### Aim:
Output the material below in its entirety, exactly as given.

### Source material:
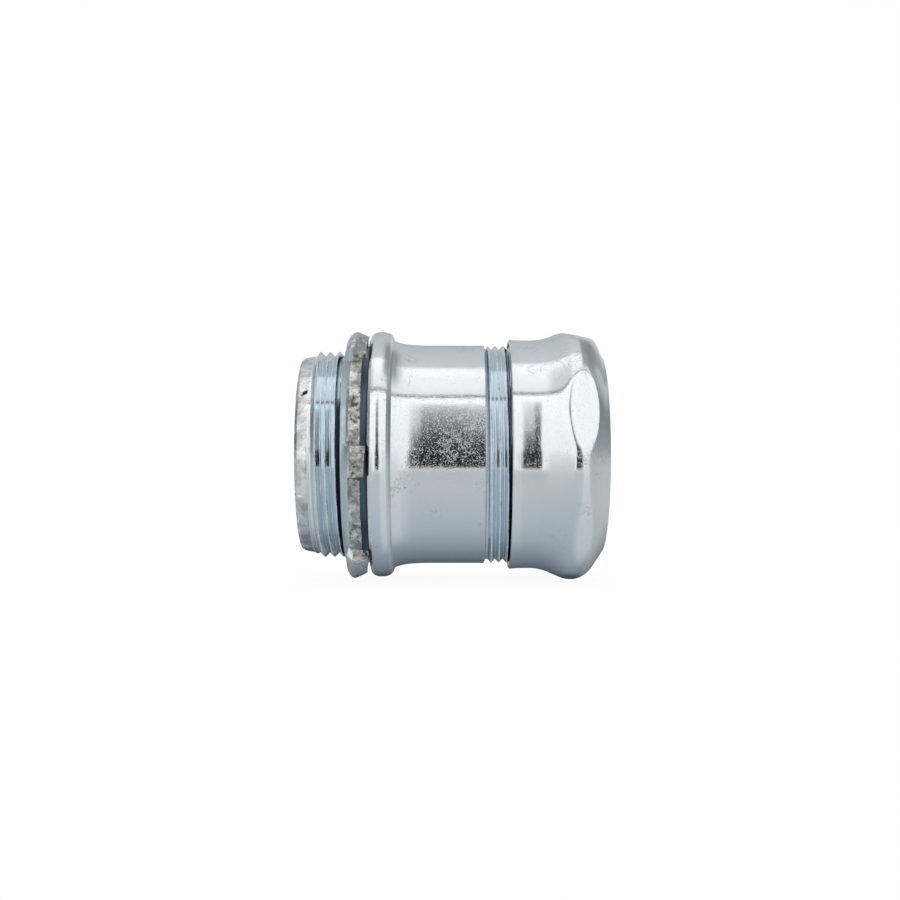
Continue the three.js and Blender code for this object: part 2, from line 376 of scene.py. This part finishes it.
def make_nut():
    swell = curve_through([
        (NUT_START + 0.3, 26.92), (NUT_START + 1.2, 26.84), (NUT_START + 2.4, 26.76),
        (NUT_START + 4, 26.74), (18.6, 26.76), (20.0, 26.9), (21.4, 27.22), (22.8, 27.76),
        (24.2, 28.45), (25.2, 29.0), (25.9, 29.38), (26.6, 29.6), (27.3, 29.67), (28.0, 29.69),
        (28.7, 29.63), (29.5, 29.38), (30.5, 28.82), (31.5, 28.05), (32.3, 27.2),
        (33.0, 26.2), (33.65, 25.05), (34.2, 24.02), (34.65, 23.25), (NUT_END, 22.9),
    ], 6)
    outline = (
        [(NUT_START, 26.1), (NUT_START, 26.55), (NUT_START + 0.1, 26.8)]
        + swell
        + [(NUT_END, 22.75), (NUT_END - 0.15, 22.6), (NUT_END - 0.4, NUT_MOUTH)]
        + straight((NUT_END - 1, NUT_MOUTH), (29.3, NUT_MOUTH), 4)
        + [(25.45, NUT_BORE)]
        + straight((24.5, NUT_BORE), (NUT_START + 0.8, NUT_BORE), 6)
        + [(NUT_START + 0.3, 25.85)]
    )

    def reshape(x, r, a):
        # The flats cut only the outside, and only past the plain skirt
        outer = (r > 22.9) & (x > 17) & (x < NUT_END - 0.05)
        cut = np.minimum(r, cut_flats(x, r, a))
        share = smoothstep(18, 20, x) * (1 - smoothstep(NUT_END - 1.6, NUT_END - 0.3, x))
        askew = NUT_ASKEW * np.cos(a) * smoothstep(18.5, 21, x) * (1 - smoothstep(33, 34.4, x))
        return x + np.where(outer, askew, 0), np.where(outer, r + (cut - r) * share, r), a

    return turned("visual_compression_nut", outline, NUT_SEGMENTS, reshape)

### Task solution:
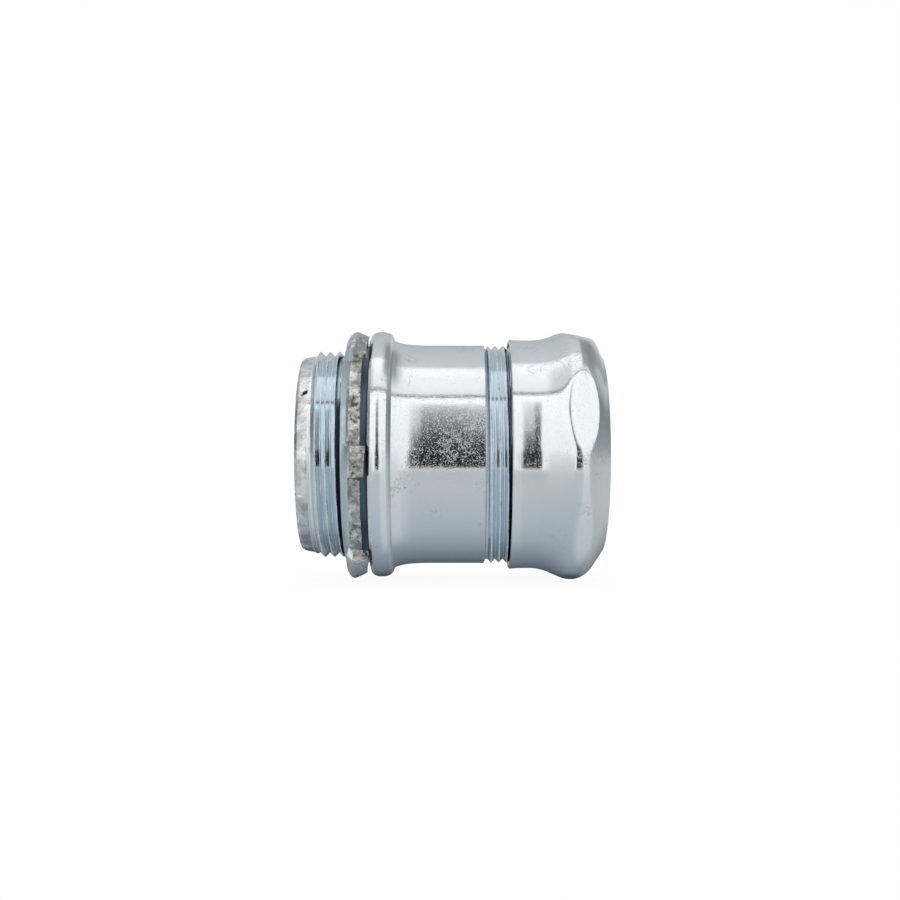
Continue the three.js and Blender code for this object: part 2, from line 376 of scene.py. This part finishes it.
def make_nut():
    swell = curve_through([
        (NUT_START + 0.3, 26.92), (NUT_START + 1.2, 26.84), (NUT_START + 2.4, 26.76),
        (NUT_START + 4, 26.74), (18.6, 26.76), (20.0, 26.9), (21.4, 27.22), (22.8, 27.76),
        (24.2, 28.45), (25.2, 29.0), (25.9, 29.38), (26.6, 29.6), (27.3, 29.67), (28.0, 29.69),
        (28.7, 29.63), (29.5, 29.38), (30.5, 28.82), (31.5, 28.05), (32.3, 27.2),
        (33.0, 26.2), (33.65, 25.05), (34.2, 24.02), (34.65, 23.25), (NUT_END, 22.9),
    ], 6)
    outline = (
        [(NUT_START, 26.1), (NUT_START, 26.55), (NUT_START + 0.1, 26.8)]
        + swell
        + [(NUT_END, 22.75), (NUT_END - 0.15, 22.6), (NUT_END - 0.4, NUT_MOUTH)]
        + straight((NUT_END - 1, NUT_MOUTH), (29.3, NUT_MOUTH), 4)
        + [(25.45, NUT_BORE)]
        + straight((24.5, NUT_BORE), (NUT_START + 0.8, NUT_BORE), 6)
        + [(NUT_START + 0.3, 25.85)]
    )

    def reshape(x, r, a):
        # The flats cut only the outside, and only past the plain skirt
        outer = (r > 22.9) & (x > 17) & (x < NUT_END - 0.05)
        cut = np.minimum(r, cut_flats(x, r, a))
        share = smoothstep(18, 20, x) * (1 - smoothstep(NUT_END - 1.6, NUT_END - 0.3, x))
        askew = NUT_ASKEW * np.cos(a) * smoothstep(18.5, 21, x) * (1 - smoothstep(33, 34.4, x))
        return x + np.where(outer, askew, 0), np.where(outer, r + (cut - r) * share, r), a

    return turned("visual_compression_nut", outline, NUT_SEGMENTS, reshape)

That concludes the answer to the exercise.